Exercise goal: Print the data exactly as it is given, please.

Dataset records:
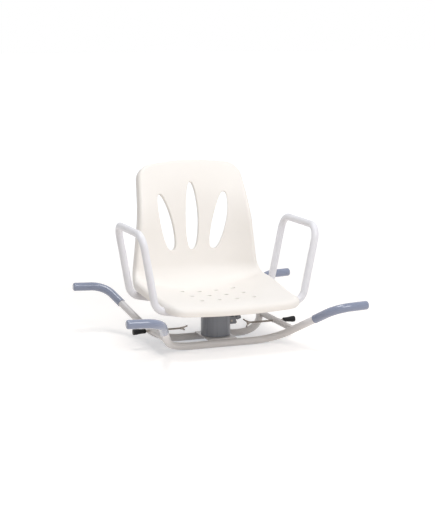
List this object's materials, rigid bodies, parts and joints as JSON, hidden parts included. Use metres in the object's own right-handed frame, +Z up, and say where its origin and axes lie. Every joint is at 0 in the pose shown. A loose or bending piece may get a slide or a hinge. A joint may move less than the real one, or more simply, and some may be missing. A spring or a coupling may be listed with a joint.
{
  "type": "swivel bath chair",
  "caption": "Moulded seat with tube arms that turns on a column over a bent-tube frame, which rests on a bath's rims and clamps between its walls.",
  "frame": {"origin": "floor level under the swivel axis, at the centre of the bounding box's base", "axes": "+X towards the seated person's left and along the width, the seat faces -Y, +Z up along the swivel axis"},
  "size_m": [0.7306, 0.5922, 0.5296],
  "materials": {
    "white_powder_coat": "satin white powder coat on steel",
    "blue_grey_vinyl": "smooth dipped vinyl, blue-grey",
    "white_seat_plastic": "moulded plastic, warm off-white, satin",
    "grey_column_plastic": "moulded plastic, mid grey",
    "grey_lever_plastic": "moulded plastic, dark grey",
    "black_rubber": "moulded rubber, near black",
    "zinc_steel": "zinc-plated steel, dull",
    "plain_steel": "plated steel, satin",
    "nylon": "turned nylon, natural"
  },
  "bodies": {
    "frame": {"front_tube": "white_powder_coat", "rear_tube": "white_powder_coat", "grip_sleeve_front_left": "blue_grey_vinyl", "grip_sleeve_front_right": "blue_grey_vinyl", "grip_sleeve_rear_left": "blue_grey_vinyl", "grip_sleeve_rear_right": "blue_grey_vinyl", "left_brace": "white_powder_coat", "right_brace": "white_powder_coat", "left_screw_bush": "white_powder_coat", "right_screw_bush": "white_powder_coat", "base_plate": "white_powder_coat", "spindle": "plain_steel", "index_disc": "plain_steel", "thrust_washer": "nylon", "retaining_washer": "zinc_steel", "retaining_bolt": "zinc_steel"},
    "seat": {"seat_shell": "white_seat_plastic", "left_arm": "white_powder_coat", "right_arm": "white_powder_coat", "arm_plug_front_left": "black_rubber", "arm_plug_front_right": "black_rubber", "arm_plug_rear_left": "black_rubber", "arm_plug_rear_right": "black_rubber", "arm_bolt_front_left_inner": "zinc_steel", "arm_bolt_front_left_outer": "zinc_steel", "arm_bolt_front_right_inner": "zinc_steel", "arm_bolt_front_right_outer": "zinc_steel", "arm_bolt_rear_left_inner": "zinc_steel", "arm_bolt_rear_left_outer": "zinc_steel", "arm_bolt_rear_right_inner": "zinc_steel", "arm_bolt_rear_right_outer": "zinc_steel", "swivel_plate": "plain_steel", "plate_bolt_front_left": "zinc_steel", "plate_bolt_front_right": "zinc_steel", "plate_bolt_rear_left": "zinc_steel", "plate_bolt_rear_right": "zinc_steel", "swivel_housing": "grey_column_plastic", "housing_screw_front_left": "zinc_steel", "housing_screw_front_right": "zinc_steel", "housing_screw_rear_left": "zinc_steel", "housing_screw_rear_right": "zinc_steel", "lower_bush": "nylon", "upper_bush": "nylon", "lever_bracket": "grey_lever_plastic", "bracket_screw_front": "zinc_steel", "bracket_screw_rear": "zinc_steel", "lever_pin": "zinc_steel"},
    "lock_lever": {"lock_lever": "plain_steel", "lever_knob": "grey_lever_plastic"},
    "left_pad": {"left_pad": "black_rubber"},
    "right_pad": {"right_pad": "black_rubber"},
    "left_screw": {"left_clamp_screw": "zinc_steel"},
    "right_screw": {"right_clamp_screw": "zinc_steel"}
  },
  "joints": [
    {"name": "seat_swivel", "type": "hinge", "parent": "frame", "child": "seat", "pos_m": [0, 0, 0.08], "axis": [0, 0, 1], "continuous": true},
    {"name": "lock_lever_pivot", "type": "hinge", "parent": "seat", "child": "lock_lever", "pos_m": [0.0475, 0, 0.066], "axis": [0, -1, 0], "range_deg": [-12, 0]},
    {"name": "left_pad_slide", "type": "slide", "parent": "frame", "child": "left_pad", "axis": [-1, 0, 0], "range_m": [-0.01, 0.07]},
    {"name": "left_screw_turn", "type": "hinge", "parent": "left_pad", "child": "left_screw", "pos_m": [-0.2, 0, 0.053], "axis": [-1, 0, 0], "range_deg": [-3636, 25236]},
    {"name": "right_pad_slide", "type": "slide", "parent": "frame", "child": "right_pad", "axis": [1, 0, 0], "range_m": [-0.01, 0.07]},
    {"name": "right_screw_turn", "type": "hinge", "parent": "right_pad", "child": "right_screw", "pos_m": [0.2, 0, 0.053], "axis": [1, 0, 0], "range_deg": [-3636, 25236]}
  ],
  "couplings": [
    {"joint": "left_screw_turn", "follows": "left_pad_slide", "rad_per_m": 6283.2},
    {"joint": "right_screw_turn", "follows": "right_pad_slide", "rad_per_m": 6283.2}
  ]
}
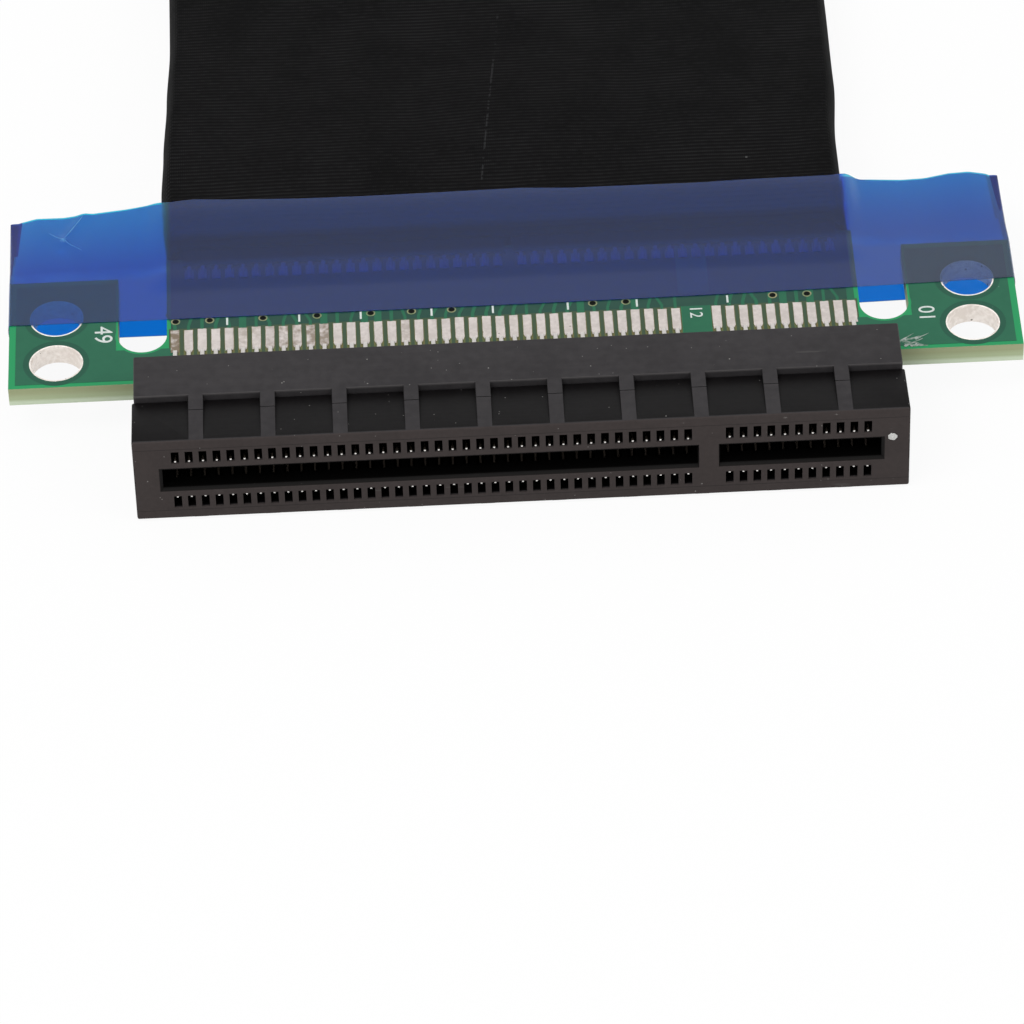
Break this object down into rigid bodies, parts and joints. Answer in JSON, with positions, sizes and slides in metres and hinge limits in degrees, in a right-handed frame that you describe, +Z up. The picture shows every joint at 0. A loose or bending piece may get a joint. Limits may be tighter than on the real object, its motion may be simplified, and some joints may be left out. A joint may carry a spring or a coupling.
{
  "type": "gpu riser cable",
  "caption": "Flat riser cable: a black card slot on a small green board, a wide flat fabric-sleeved cable held with blue film tape, and a keyed edge card at the far end.",
  "frame": {"origin": "under the middle of the near end (slot, board and their tape) on the surface that the cable lies on", "axes": "+X along the card slot, towards its short bank of contacts; +Y from the slot's mouth towards the cable; +Z up"},
  "size_m": [0.075, 0.3634, 0.0075],
  "materials": {
    "slot_plastic": "dark grey-black moulded plastic with fine lengthwise brushing",
    "green_board": "green solder mask over a woven laminate with pale edges",
    "blue_film": "thin glossy translucent blue film",
    "black_fabric": "black fine ribbed fabric",
    "ribbon_foil": "dull foil over flat signal ribbons"
  },
  "bodies": {
    "root": {"slot_housing": "slot_plastic", "slot_board": "green_board", "near_tape_wrap": "blue_film", "cable_sleeve": "black_fabric", "upper_ribbon_left": "ribbon_foil", "upper_ribbon_right": "ribbon_foil", "lower_ribbon_left": "ribbon_foil", "lower_ribbon_right": "ribbon_foil", "edge_card": "green_board", "far_tape_wrap": "blue_film"}
  },
  "joints": []
}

Completed task:
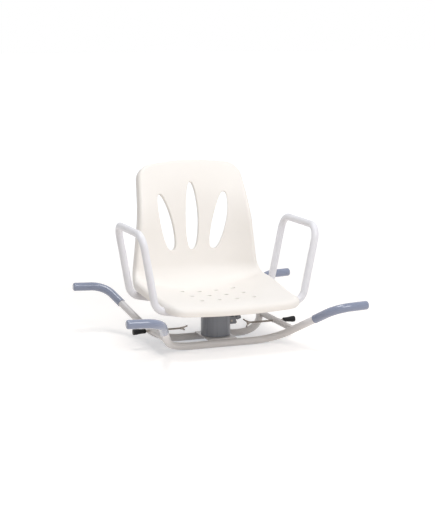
List this object's materials, rigid bodies, parts and joints as JSON, hidden parts included. Use metres in the object's own right-handed frame, +Z up, and say where its origin and axes lie. Every joint is at 0 in the pose shown. A loose or bending piece may get a slide or a hinge. A joint may move less than the real one, or more simply, and some may be missing. A spring or a coupling may be listed with a joint.
{
  "type": "swivel bath chair",
  "caption": "Moulded seat with tube arms that turns on a column over a bent-tube frame, which rests on a bath's rims and clamps between its walls.",
  "frame": {"origin": "floor level under the swivel axis, at the centre of the bounding box's base", "axes": "+X towards the seated person's left and along the width, the seat faces -Y, +Z up along the swivel axis"},
  "size_m": [0.7306, 0.5922, 0.5296],
  "materials": {
    "white_powder_coat": "satin white powder coat on steel",
    "blue_grey_vinyl": "smooth dipped vinyl, blue-grey",
    "white_seat_plastic": "moulded plastic, warm off-white, satin",
    "grey_column_plastic": "moulded plastic, mid grey",
    "grey_lever_plastic": "moulded plastic, dark grey",
    "black_rubber": "moulded rubber, near black",
    "zinc_steel": "zinc-plated steel, dull",
    "plain_steel": "plated steel, satin",
    "nylon": "turned nylon, natural"
  },
  "bodies": {
    "frame": {"front_tube": "white_powder_coat", "rear_tube": "white_powder_coat", "grip_sleeve_front_left": "blue_grey_vinyl", "grip_sleeve_front_right": "blue_grey_vinyl", "grip_sleeve_rear_left": "blue_grey_vinyl", "grip_sleeve_rear_right": "blue_grey_vinyl", "left_brace": "white_powder_coat", "right_brace": "white_powder_coat", "left_screw_bush": "white_powder_coat", "right_screw_bush": "white_powder_coat", "base_plate": "white_powder_coat", "spindle": "plain_steel", "index_disc": "plain_steel", "thrust_washer": "nylon", "retaining_washer": "zinc_steel", "retaining_bolt": "zinc_steel"},
    "seat": {"seat_shell": "white_seat_plastic", "left_arm": "white_powder_coat", "right_arm": "white_powder_coat", "arm_plug_front_left": "black_rubber", "arm_plug_front_right": "black_rubber", "arm_plug_rear_left": "black_rubber", "arm_plug_rear_right": "black_rubber", "arm_bolt_front_left_inner": "zinc_steel", "arm_bolt_front_left_outer": "zinc_steel", "arm_bolt_front_right_inner": "zinc_steel", "arm_bolt_front_right_outer": "zinc_steel", "arm_bolt_rear_left_inner": "zinc_steel", "arm_bolt_rear_left_outer": "zinc_steel", "arm_bolt_rear_right_inner": "zinc_steel", "arm_bolt_rear_right_outer": "zinc_steel", "swivel_plate": "plain_steel", "plate_bolt_front_left": "zinc_steel", "plate_bolt_front_right": "zinc_steel", "plate_bolt_rear_left": "zinc_steel", "plate_bolt_rear_right": "zinc_steel", "swivel_housing": "grey_column_plastic", "housing_screw_front_left": "zinc_steel", "housing_screw_front_right": "zinc_steel", "housing_screw_rear_left": "zinc_steel", "housing_screw_rear_right": "zinc_steel", "lower_bush": "nylon", "upper_bush": "nylon", "lever_bracket": "grey_lever_plastic", "bracket_screw_front": "zinc_steel", "bracket_screw_rear": "zinc_steel", "lever_pin": "zinc_steel"},
    "lock_lever": {"lock_lever": "plain_steel", "lever_knob": "grey_lever_plastic"},
    "left_pad": {"left_pad": "black_rubber"},
    "right_pad": {"right_pad": "black_rubber"},
    "left_screw": {"left_clamp_screw": "zinc_steel"},
    "right_screw": {"right_clamp_screw": "zinc_steel"}
  },
  "joints": [
    {"name": "seat_swivel", "type": "hinge", "parent": "frame", "child": "seat", "pos_m": [0, 0, 0.08], "axis": [0, 0, 1], "continuous": true},
    {"name": "lock_lever_pivot", "type": "hinge", "parent": "seat", "child": "lock_lever", "pos_m": [0.0475, 0, 0.066], "axis": [0, -1, 0], "range_deg": [-12, 0]},
    {"name": "left_pad_slide", "type": "slide", "parent": "frame", "child": "left_pad", "axis": [-1, 0, 0], "range_m": [-0.01, 0.07]},
    {"name": "left_screw_turn", "type": "hinge", "parent": "left_pad", "child": "left_screw", "pos_m": [-0.2, 0, 0.053], "axis": [-1, 0, 0], "range_deg": [-3636, 25236]},
    {"name": "right_pad_slide", "type": "slide", "parent": "frame", "child": "right_pad", "axis": [1, 0, 0], "range_m": [-0.01, 0.07]},
    {"name": "right_screw_turn", "type": "hinge", "parent": "right_pad", "child": "right_screw", "pos_m": [0.2, 0, 0.053], "axis": [1, 0, 0], "range_deg": [-3636, 25236]}
  ],
  "couplings": [
    {"joint": "left_screw_turn", "follows": "left_pad_slide", "rad_per_m": 6283.2},
    {"joint": "right_screw_turn", "follows": "right_pad_slide", "rad_per_m": 6283.2}
  ]
}
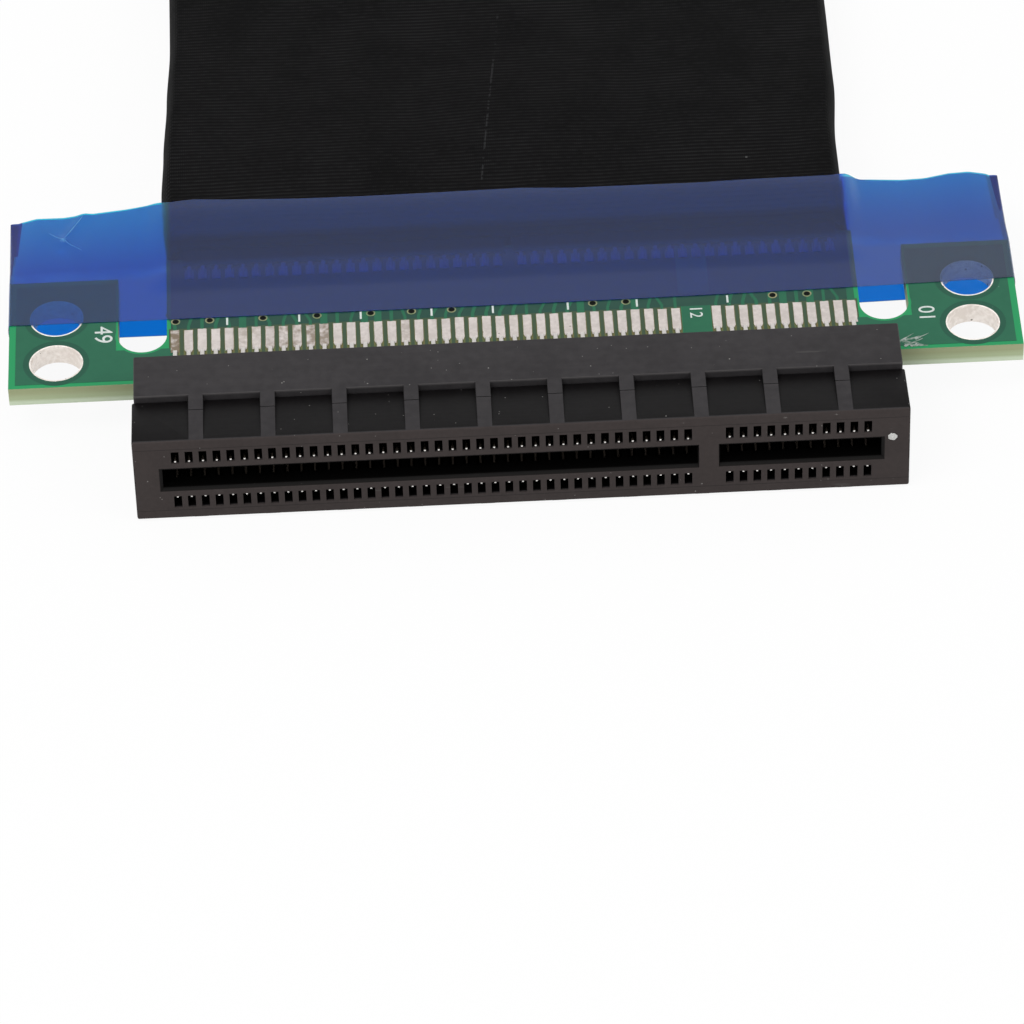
Break this object down into rigid bodies, parts and joints. Answer in JSON, with positions, sizes and slides in metres and hinge limits in degrees, in a right-handed frame that you describe, +Z up. The picture shows every joint at 0. A loose or bending piece may get a joint. Limits may be tighter than on the real object, its motion may be simplified, and some joints may be left out. A joint may carry a spring or a coupling.
{
  "type": "gpu riser cable",
  "caption": "Flat riser cable: a black card slot on a small green board, a wide flat fabric-sleeved cable held with blue film tape, and a keyed edge card at the far end.",
  "frame": {"origin": "under the middle of the near end (slot, board and their tape) on the surface that the cable lies on", "axes": "+X along the card slot, towards its short bank of contacts; +Y from the slot's mouth towards the cable; +Z up"},
  "size_m": [0.075, 0.3634, 0.0075],
  "materials": {
    "slot_plastic": "dark grey-black moulded plastic with fine lengthwise brushing",
    "green_board": "green solder mask over a woven laminate with pale edges",
    "blue_film": "thin glossy translucent blue film",
    "black_fabric": "black fine ribbed fabric",
    "ribbon_foil": "dull foil over flat signal ribbons"
  },
  "bodies": {
    "root": {"slot_housing": "slot_plastic", "slot_board": "green_board", "near_tape_wrap": "blue_film", "cable_sleeve": "black_fabric", "upper_ribbon_left": "ribbon_foil", "upper_ribbon_right": "ribbon_foil", "lower_ribbon_left": "ribbon_foil", "lower_ribbon_right": "ribbon_foil", "edge_card": "green_board", "far_tape_wrap": "blue_film"}
  },
  "joints": []
}